Though they average slightly less possession than their opponents in the Bundesliga, they sit toward the bottom of the league in terms of shots on Kevin Trapp's goal. Had the German started the season saving on a par with the expected goals (xG) he is facing then his side might be even higher than sixth. Put the likes of Evan N'Dicka, Tuta and Djibril Sow in front of your goalkeeper and you should be safe enough anyway, all three are making plenty of interceptions so far this season.

These are just the sort of teams that tend to make Tottenham's life agonizing for 90 minutes at a time. It should be noted that they often get the job done -- see the wins over Marseille and Wolverhampton Wanderers -- but any Spurs' supporter travelling to Germany in expectation of a comfortably secured three points is likely to be in for an almighty shock.

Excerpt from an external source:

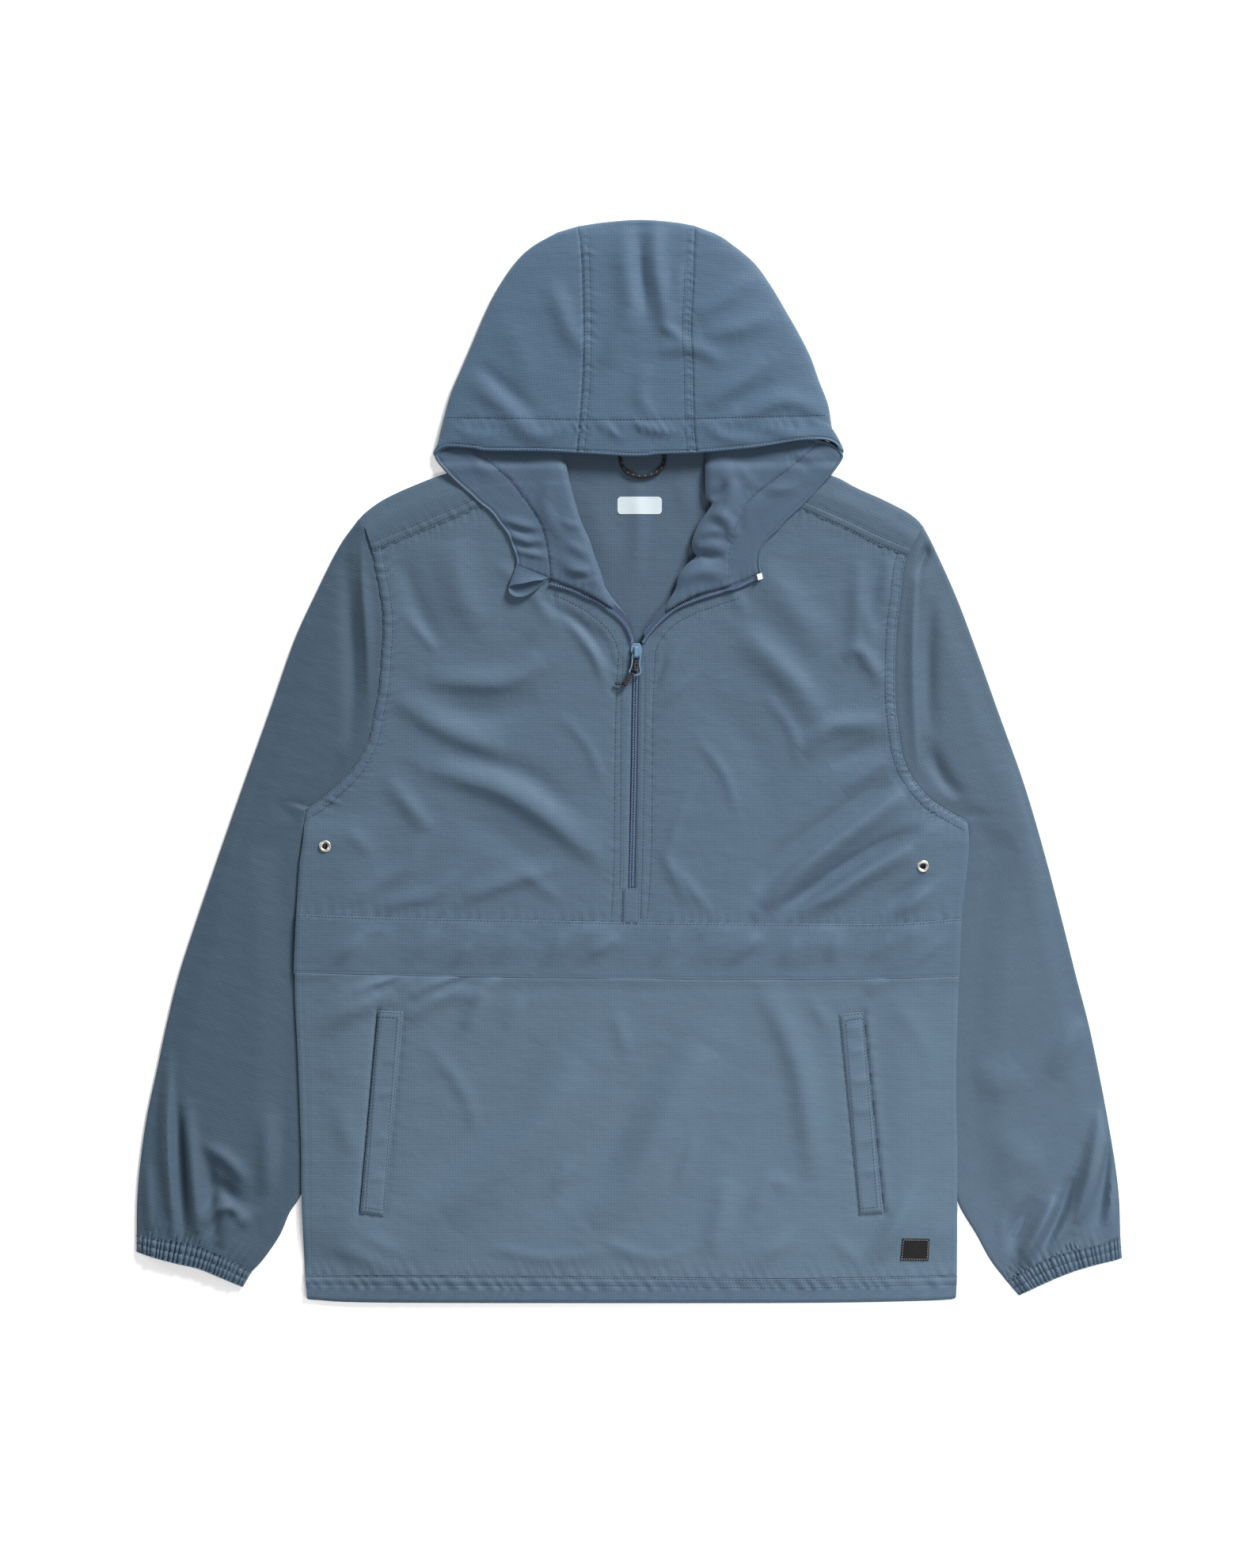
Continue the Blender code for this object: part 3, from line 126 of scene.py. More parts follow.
YOKE_SEAM_LEFT = [(-227.5, 186), (-193, 200), (-169.5, 210), (-145, 220), (-131, 227), (-98, 241)]
YOKE_SEAM_RIGHT = [(245.5, 182), (219, 192.5), (196.5, 203.5), (173.5, 214), (151, 224), (108, 243)]
HEM_EDGE = [
    (-285, -475.5), (-276, -476.5), (-231, -478.6), (-66, -479.2), (152, -479), (248, -477.5), (283, -476),
    (289, -474),
]
HEM_SEAM = [(-287, -454), (-136, -454.5), (4, -455.5), (143, -457), (290, -454)]
FLAP_TOP = [
    (-294.5, -134.5), (-234, -137), (-171, -138.5), (-66, -140.5), (4, -142), (143, -143), (234, -143),
    (293.5, -138.5),
]
FLAP_BOTTOM = [
    (-297, -187), (-213, -189), (-126, -191), (4, -192), (96, -193), (203, -192.5), (292, -190.5),
]
POUCH_TOP = [(-295.5, -149), (4, -151), (293, -149)]
PLACKET_LEFT = [(-1.4, -151), (0.6, -27.5), (2.2, 63.5), (3.0, 98)]
PLACKET_RIGHT = [(4.6, -151), (6.6, -27.5), (8.2, 63.5), (9.6, 100)]
ROLL_LEFT = [
    (3.0, 98), (3, 112), (-2, 128), (-11, 139.5), (-18, 149), (-21, 154), (-26, 169.5), (-31, 182.5),
    (-35, 195.5), (-41.5, 209.5), (-45.5, 221), (-50.5, 238.5), (-54.5, 255.5), (-57.5, 272.5), (-61, 288),
]
ROLL_RIGHT = [
    (9.6, 100), (14.5, 115), (21, 125.5), (28, 134.5), (35, 143), (40.5, 152), (42.5, 161), (46, 168.5),
    (54, 177), (59.5, 180.5), (56, 187), (55.5, 195.5), (59.5, 206), (65, 215.5), (70, 222.5), (73, 228),
    (68, 233), (67, 244.5), (67, 271), (68.5, 288),
]
LAPEL_EDGE_LEFT = [
    (-100, 175), (-101, 181.5), (-104.5, 191), (-108.5, 201), (-115, 209.5), (-123, 220), (-132.5, 227.5),
    (-140.5, 235), (-153.5, 246.5), (-163.5, 257), (-171, 266.5), (-171.5, 272), (-164, 279),
]
LAPEL_EDGE_RIGHT = [
    (116, 169.5), (115.5, 178.5), (117.5, 187.5), (122.5, 195.5), (131, 203.5), (138, 211.5), (147, 220),
    (158, 230.5), (168.5, 242), (179, 254), (187.5, 265.5), (188.8, 272), (180, 281),
]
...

Manchester City vs. Copenhagen: Grealish shines outside the spotlight

The big ticket stats might not be there -- one goal and no assists from seven appearances so far this season -- but, the more time passes, the more it seems that Pep Guardiola was not just saying something to be nice when he said plan was never for Jack Grealish to be judged on the goal contributions he had to his name. There has been a pervasive sense that the 27-year-old attacker has been something of a £100 million flop since making the move from Aston Villa to Manchester City and it is easy to see why. In the Midlands, Grealish was the main character, a superstar who carried the lode of Britain's second city on his back with charm and grace. Here was a player who guaranteed double figures in terms of goals and assists combined in a Premier League season. For City surely he would be reaching 10 goals and 12 assists with ease.

A season and a bit in and he has not got near those numbers. But then, Guardiola said a fortnight ago, that was not the point. "We didn't sign for the incredible goals or assists at Aston Villa. It was another reason, and when he played he did it." To watch Grealish against Manchester United on Sunday was to see his manager vindicated. The England international ended the match with no goals and no assists but his touch was on a great deal of City's best moments. A fact underlined by the rest of his stats which involved completing four passes into the penalty area, carrying the ball into the box five times himself, and receiving another pass as well.

Take Erling Haaland's second, for instance. The plaudits naturally went to the Norwegian for his deft back post flick and to Kevin De Bruyne for the cross measured to precision. Few if any acknowledged how Grealish had forged space for the Belgian to deliver the ball with his drive upfield, laying the ball off the moment Christian Eriksen had committed to tackling him. 

Grealish's aggressive run infield draws Diogo Dalot with him, freeing space for an overlapping Sergio Gomez Wyscout/Premier League

Or indeed Haaland's third, where Grealish has pinned back United's right back and dragged him infield so De Bruyne can lay the ball out to an overlapping Sergio Gomez, who crosses low to deliver another headline moment for the No.9. Grealish might even have taken the shot himself and probably scored. It was just the better play for the team was to let Haaland have it.

All these moments went rather unremarked on at the time and this author is not blame free in that regard, scrapping a post match piece on Grealish to celebrate Haaland's increasingly ludicrous excellence. The same may well happen again when Copenhagen arrive at the Etihad. Haaland will score by the bucket load and win all the headlines whilst Grealish toils away in the background, missing out on the big ticket stats but making his team far better regardless.